## [Task instructions]
Copy out all lines of the records in which the word "only" appears.

----------------

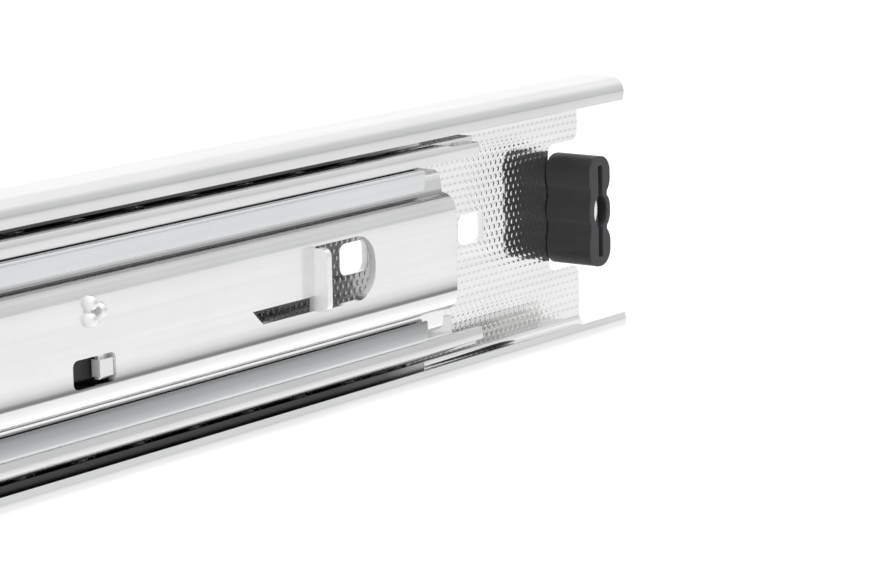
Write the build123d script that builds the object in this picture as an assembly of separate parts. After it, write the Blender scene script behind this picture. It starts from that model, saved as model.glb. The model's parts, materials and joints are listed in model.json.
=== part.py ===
from build123d import *
import math
import os

# Three-section ball-bearing drawer slide, left hand, drawn slightly open.
# Millimetres. X runs along the rails, with the rear end (the bumper end) at +X.
# Y points into the cabinet side, so the cabinet plane is Y = 0 and every rail lies at negative Y.
# Z is up. Positions along the rails are measured from the outer rail's rear end. The finished parts are
# then moved so that the origin is on the cabinet plane, at the middle of the outer rail's length and height.

# ---- driving dimensions ----
SLIDE_LENGTH = 300.0        # nominal length, which is the outer rail's length
SLIDE_HEIGHT = 45.5         # outer rail, over its flanges
SLIDE_THICKNESS = 12.7      # cabinet plane to drawer plane
SHEET = 1.2                 # rolled steel sheet of all three rails
RUNNING_GAP = 1.2           # between the outer web and the intermediate web

# Positions of the rear ends in the drawn pose
INTERMEDIATE_REAR = -41.0
INNER_REAR = -51.5
INTERMEDIATE_LENGTH = 278.0
INNER_LENGTH = 290.0

# Outer rail section
OUTER_LIP_DEPTH = 11.2      # cabinet plane to the front of the lips
OUTER_LIP_TIP = 18.9        # height of the lip's free edge above mid height
LIP_SLANT = 0.7             # how far each lip leans back towards its tip
BEND_RADIUS = 1.9           # all large bends, at mid sheet

# Balls
OUTER_BALL_RADIUS = 2.0
INNER_BALL_RADIUS = 1.5
BALL_PLAY = 0.025           # clearance of a ball to each raceway
BALL_PITCH = 12.6
OUTER_BALL_DEPTH = 5.9      # cabinet plane to the ball centres
INNER_BALL_DEPTH = 6.6

# Intermediate rail section
INTERMEDIATE_LIP_DEPTH = 10.2
INTERMEDIATE_LIP_TIP = 14.5
CRIMP_LENGTH = 12.0         # the lips' outer corners are pressed in over this length at the rear end
CRIMP = 0.85

# Inner rail section: a hat with a raised plateau, two brims and two raceway legs
SHOULDER_HALF = 9.15        # mid sheet, where the side of the plateau stands
BRIM_DEPTH = 10.0           # cabinet plane to the front face of a brim
LEG_DEPTH = 5.2             # cabinet plane to the free edge of a raceway leg
SHOULDER_RADIUS = 2.1       # along the edges of the plateau, at mid sheet
BRIM_BEND = 0.75            # where the side of the plateau meets a brim
LEG_BEND = 1.05             # from a brim to its raceway leg
RACE_EDGE = 0.2             # how far the raceway rises at its front edge
BRIM_SLANT = 0.45           # how far a brim leans back towards its outer edge

# Ball retainers
CAGE_SHEET = 0.5
CAGE_BEND = 0.45            # at mid sheet
POCKET_CLEARANCE = 0.1
OUTER_CAGE_REAR = -56.0
OUTER_CAGE_BALLS = 14
INNER_CAGE_REAR = -57.0
INNER_CAGE_BALLS = 15
CAGE_END_MARGIN = 2.6       # from the end of a retainer to the first ball centre

# Screw slots and holes
SYSTEM_PITCH = 32.0         # the hole pitch of cabinet sides
SLOT_LENGTH = 7.2
SLOT_WIDTH = 5.2
SLOT_CORNER = 1.4
SCREW_RADIUS = 2.3
CABINET_SCREWS = [-SYSTEM_PITCH * steps for steps in (3.5, 5.5, 7.5)]
CABINET_SLOTS = [-SYSTEM_PITCH * steps for steps in (1, 2, 4.5, 6.5, 8.5)]
DRAWER_SCREWS = (-207.5, -271.5, -335.5)

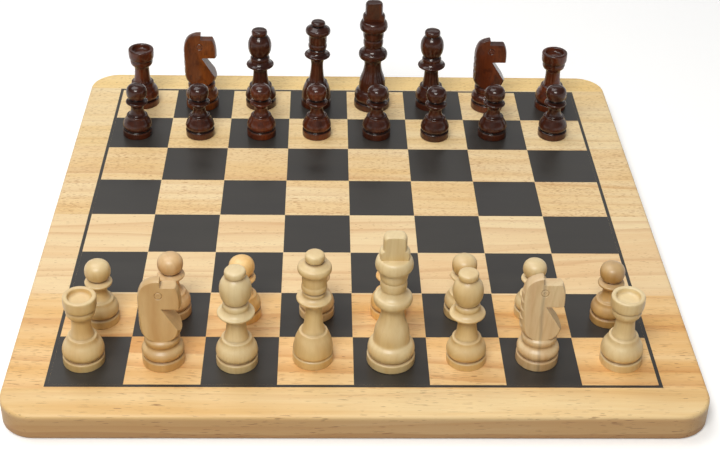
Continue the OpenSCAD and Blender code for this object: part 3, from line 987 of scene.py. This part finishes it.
# each man's place sideways and forward from the middle of its square in mm, its size against the
# drawing, its sideways lean in degrees, from a foot that isn't sanded square, and how much it is
# drawn up in height
field = {"square": 38 * mm, "x": -1.5 * mm, "footReach": 12.3 * mm}
rows = {
    "light_back": (0, [
        ("rook_a", "rook", -2.85, 0.38, 0.99, 1.8, 1),
        ("knight_b", "longBrow", -0.76, 0.76, 1.01, 0, 1),
        ("bishop_c", "bishop", -1.71, -0.38, 1.01, 0.6, 1),
        ("queen", "queen", -1.52, 2.28, 1.005, 0.9, 1),
        ("king", "king", 0, 1.33, 0.995, 0, 1),
        ("bishop_f", "bishop", 0.38, 1.71, 0.97, -2, 1),
        ("knight_g", "shortBrow", -1.52, 2.09, 1.015, 0, 1.03),
        ("rook_h", "rook", 3.42, 1.14, 1.005, -1.3, 1),
    ]),
    "light_pawn": (1, [
        ("pawn_a", "pawn", 1.33, -3.99, 1.015, 0.9, 1),
        ("pawn_b", "pawn", 0.38, 2.09, 1.02, 0, 1),
        ("pawn_c", "pawn", -0.57, -0.19, 1.015, 0, 1),
        ("pawn_d", "pawn", 0.19, 1.9, 0.985, 0, 1),
        ("pawn_e", "pawn", 0.19, 2.09, 1.015, 0, 1),
        ("pawn_f", "pawn", 1.14, 2.85, 1, 0, 1),
        ("pawn_g", "pawn", 0, 2.28, 0.94, 0, 1),
        ("pawn_h", "pawn", 2.47, -2.09, 0.985, -1.2, 1),
    ]),
    "dark_pawn": (6, [
        ("pawn_a", "flaredPawn", -1.9, -0.76, 0.985, 2.4, 1),
        ("pawn_b", "flaredPawn", 0.38, -1.14, 0.975, 0, 1),
        ("pawn_c", "flaredPawn", 1.52, -0.57, 0.98, 0, 1),
        ("pawn_d", "flaredPawn", -0.95, -0.38, 0.98, 0, 1),
        ("pawn_e", "flaredPawn", -0.57, -0.57, 0.97, 0, 1),
        ("pawn_f", "flaredPawn", -1.14, -1.52, 0.97, 0, 1),
        ("pawn_g", "flaredPawn", -1.71, 0.19, 0.975, 0, 1),
        ("pawn_h", "flaredPawn", -0.57, 0.76, 0.98, 0, 1),
    ]),
    "dark_back": (7, [
        ("rook_a", "rook", -2.66, 2.09, 0.97, 1.3, 1),
        ("knight_b", "longBrow", -1.14, 0, 1.01, 0, 1.03),
        ("bishop_c", "bishop", -0.38, 0.76, 0.96, 0, 1),
        ("queen", "lowQueen", -1.71, 1.9, 0.96, 1.3, 1),
        ("king", "king", -2.47, 1.14, 0.965, 0, 1),
        ("bishop_f", "bishop", -1.14, 1.9, 0.965, -1, 1),
        ("knight_g", "shortBrow", -1.52, 0, 1, 0, 1),
        ("rook_h", "rook", 3.42, 1.14, 0.98, -0.8, 1),
    ]),
}

standing = 0
for row, (rank, pieces) in rows.items():
    side = row.split("_")[0]
    if side == "light":
        common, kind = lightWood, "waxed maple"
    else:
        common, kind = darkWood, "stained and lacquered maple"
    for i, (title, model, right, ahead, size, lean, tall) in enumerate(pieces):
        name = f"{side}_{title}"
        man = copyOf(models[model], "turned_" + name)
        spot = Vector((
            field["x"] + (i - 3.5) * field["square"] + right * mm,
            (rank - 3.5) * field["square"] + ahead * mm,
            boardTop,
        ))
        pick(man)
        man.scale = (size, size, size * tall)
        man.rotation_euler.y = math.radians(lean)
        man.location = spot - Vector((0, 0, field["footReach"] * math.sin(math.radians(abs(lean)))))
        bpy.ops.object.transform_apply(location=True, rotation=True, scale=True)
        if lean:  # let down by what the foot lifts on one side, and sanded flat at the board
            bisected(man, spot, (0, 0, -1))
        wood = dict(common, **tones[blanks.get(name, "brown")])
        man.data.materials.clear()
        man.data.materials.append(turnedWood(f"turned {kind}, {name}", spot, 1.7 * standing, wood))
        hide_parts(name)
        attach(man, name + "_man")
        standing += 1
for model in models.values():
    bpy.data.objects.remove(model)
print("chessmen set out:", standing)
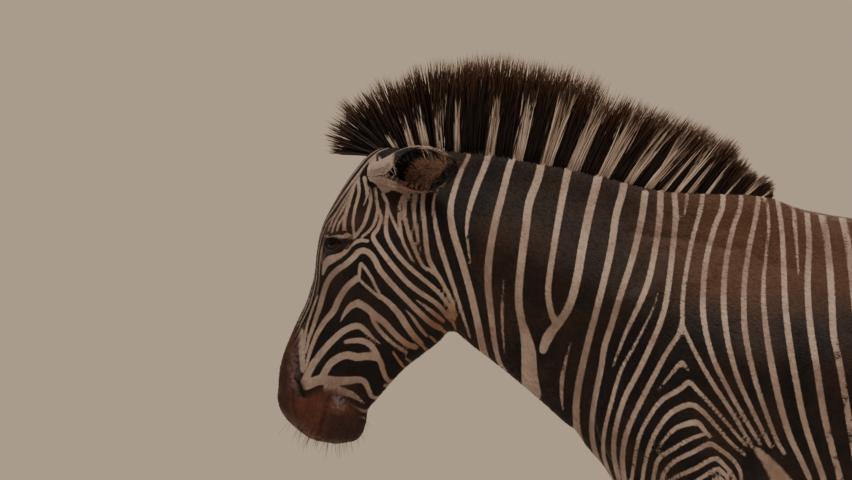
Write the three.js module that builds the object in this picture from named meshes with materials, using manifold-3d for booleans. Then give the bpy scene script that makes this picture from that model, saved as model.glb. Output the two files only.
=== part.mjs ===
// A Grevy's zebra standing at rest with its neck level and its face hanging down, life size.
// Millimetres, +Z up. The head points to -X and its left side to -Y. The origin is on the floor,
// in the middle of the space the animal takes up.
//
// The flesh is one smooth body, described by lofts (trunk and neck, head, four legs, tail) that are
// blended together, with swells and hollows over them for muscle and bone. It is modelled with the
// neck straight ahead, parted into named pieces by thin cuts, and only then is the neck bent to one
// side. Lengths below are measured from the withers: x forward is negative, z is up from the floor.

import * as THREE from 'three';
import Module from 'manifold-3d';
import { mergeVertices } from 'three/addons/utils/BufferGeometryUtils.js';

// ---------------------------------------------------------------- driving sizes

const GAP = 0.4;                      // clearance left by each thin cut
const LEG_INSET = 3;                  // extra clearance of a leg in the trunk, for the flat facets
const STANCE = { foreLeft: -55, foreRight: 45, hindLeft: 35, hindRight: -60 };
const NECK_TURN = THREE.MathUtils.degToRad(13);  // the face is turned this far to the right
const TURN_FROM = -345;               // the neck starts to bend here
const TURN_TO = -655;                 // and has bent here
const EYE = { x: -893, y: 66, z: 1336, radius: 22 };

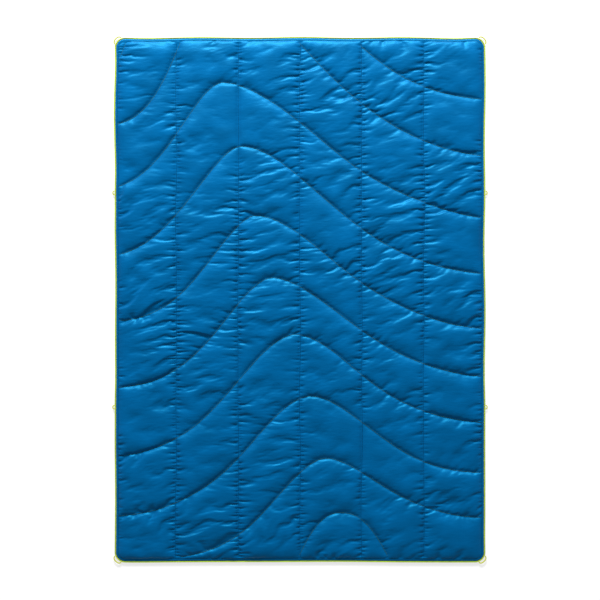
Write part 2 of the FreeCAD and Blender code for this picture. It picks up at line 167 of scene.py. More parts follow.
def quilting_grid(step_x, step_y):
    """A grid over the fabric whose vertices lie exactly on every seam, and which ones those are."""
    rims = []
    for stitch, end in ((EDGE_STITCH_X, FABRIC_X), (EDGE_STITCH_Y, FABRIC_Y)):
        lip = end - LIP
        rims.append([stitch, (stitch + lip) / 2, lip, end - SEWN_IN - GROOVE_WIDTH, end])
    rim_x, rim_y = rims
    xs = spaced([*[-x for x in rim_x[::-1]], *COLUMNS, *rim_x], step_x)
    ys = spaced([*[-y for y in rim_y[::-1]], *rim_y], step_y)
    flat_x, flat_y = np.meshgrid(xs, ys)
    sewn = np.zeros(flat_x.shape, bool)
    on_column = np.zeros(len(xs), bool)
    for x in COLUMNS:
        on_column[np.argmin(abs(xs - x))] = True
    sewn[np.ix_(abs(ys) <= COLUMN_END, on_column)] = True
    grid = (xs, ys, flat_x, flat_y, sewn)
    for contour in CONTOURS:
        slide_onto_contour(contour, grid, on_column, step_x, step_y)
    from_middle = np.maximum(np.abs(flat_x) - EDGE_STITCH_X, np.abs(flat_y) - EDGE_STITCH_Y)
    sewn |= np.abs(from_middle) < ON_THE_LINE
    sewn |= from_middle > FABRIC_X - LIP - EDGE_STITCH_X - ON_THE_LINE
    return grid


def round_corners(x, y):
    """Turns the square corners of the grid into round ones, ring by ring."""
    radius = CORNER_RADIUS - PIPING_THICKNESS + SEWN_IN
    centre_x = FABRIC_X - radius
    centre_y = FABRIC_Y - radius
    u = np.clip(np.abs(x) - centre_x, 0, None)
    v = np.clip(np.abs(y) - centre_y, 0, None)
    ring = np.maximum(u, v)
    angle = math.pi / 4 * np.minimum(u, v) / np.maximum(ring, TINY)
    near = ring * np.cos(angle)
    far = ring * np.sin(angle)
    inside_corner = (u > 0) & (v > 0)
    new_x = np.sign(x) * (centre_x + np.where(u >= v, near, far))
    new_y = np.sign(y) * (centre_y + np.where(u >= v, far, near))
    return np.where(inside_corner, new_x, x), np.where(inside_corner, new_y, y)


# ------------------------------ the fabric solver
# A blur reaches this many sigmas, and none is narrower than this.
BLUR_REACH = 3
LEAST_SIGMA = 0.3


def blurred(values, sigma_y, sigma_x):
    """A Gaussian blur, as two passes of weighted shifts."""
    for axis, sigma in ((0, sigma_y), (1, sigma_x)):
        reach = max(1, int(BLUR_REACH * sigma))
        offsets = np.arange(-reach, reach + 1)
        weights = np.exp(-0.5 * (offsets / max(sigma, LEAST_SIGMA)) ** 2)
        pad = [(reach, reach) if a == axis else (0, 0) for a in (0, 1)]
        padded = np.pad(values, pad, mode="edge")
        count = values.shape[axis]
        values = sum(
            w * padded.take(range(reach + o, reach + o + count), axis)
            for o, w in zip(offsets, weights / weights.sum())
        )
    return values


def soft_noise(shape, sigma_y, sigma_x, rng):
    """Blurred random numbers, scaled to a standard deviation of 1."""
    values = blurred(rng.normal(size=shape), sigma_y, sigma_x)
    return values / values.std()


def resampled(values, from_xs, from_ys, xs, ys):
    """Values on one grid, interpolated to another."""
    rows = np.array([np.interp(xs, from_xs, row) for row in values])
    return np.array([np.interp(ys, from_ys, column) for column in rows.T]).T


def streaks_at(angle, shape, steps, width, length, rng):
    """Soft noise in streaks of this width and length that lie at an angle to the X axis."""
    values = soft_noise(shape, width / steps[1], length / steps[0], rng)
    columns = np.arange(shape[1])
    rise = np.round(math.tan(angle) * columns * steps[0] / steps[1]).astype(int)
    rows = (np.arange(shape[0])[:, None] - rise) % shape[0]
    return values[rows, columns]


# Farther away than any seam.
FAR_AWAY = 9.0


def distance_to_seams(flat_x, flat_y, sewn, reach):
    """How far each vertex is from its nearest sewn vertex, up to a reach, by a spreading front."""
    nearest_x = np.where(sewn, flat_x, FAR_AWAY)
    nearest_y = np.where(sewn, flat_y, FAR_AWAY)
    distance = np.hypot(nearest_x - flat_x, nearest_y - flat_y)
    steps = int(reach / min(np.diff(flat_x[0]).mean(), np.diff(flat_y[:, 0]).mean()))
    neighbours = [(0, 1), (0, -1), (1, 0), (-1, 0), (1, 1), (-1, -1), (1, -1), (-1, 1)]
    for _ in range(steps):
        for shift in neighbours:
            x = np.roll(nearest_x, shift, (0, 1))
            y = np.roll(nearest_y, shift, (0, 1))
            there = np.hypot(x - flat_x, y - flat_y)
            closer = there < distance
            distance = np.where(closer, there, distance)
            nearest_x = np.where(closer, x, nearest_x)
            nearest_y = np.where(closer, y, nearest_y)
    return np.minimum(distance, reach)


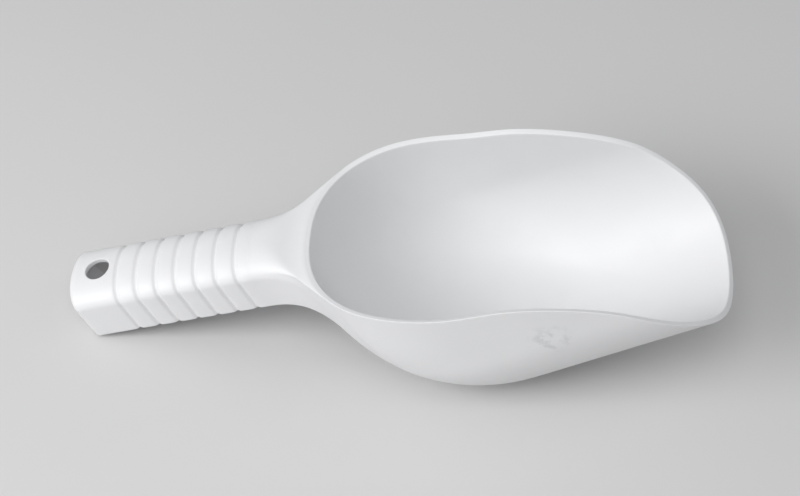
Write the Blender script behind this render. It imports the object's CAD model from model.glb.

----------------

## [Answer for the task]
Write the three.js module that builds the object in this picture from named meshes with materials, using manifold-3d for booleans. Then give the bpy scene script that makes this picture from that model, saved as model.glb. Output the two files only.
// neck straight ahead, parted into named pieces by thin cuts, and only then is the neck bent to one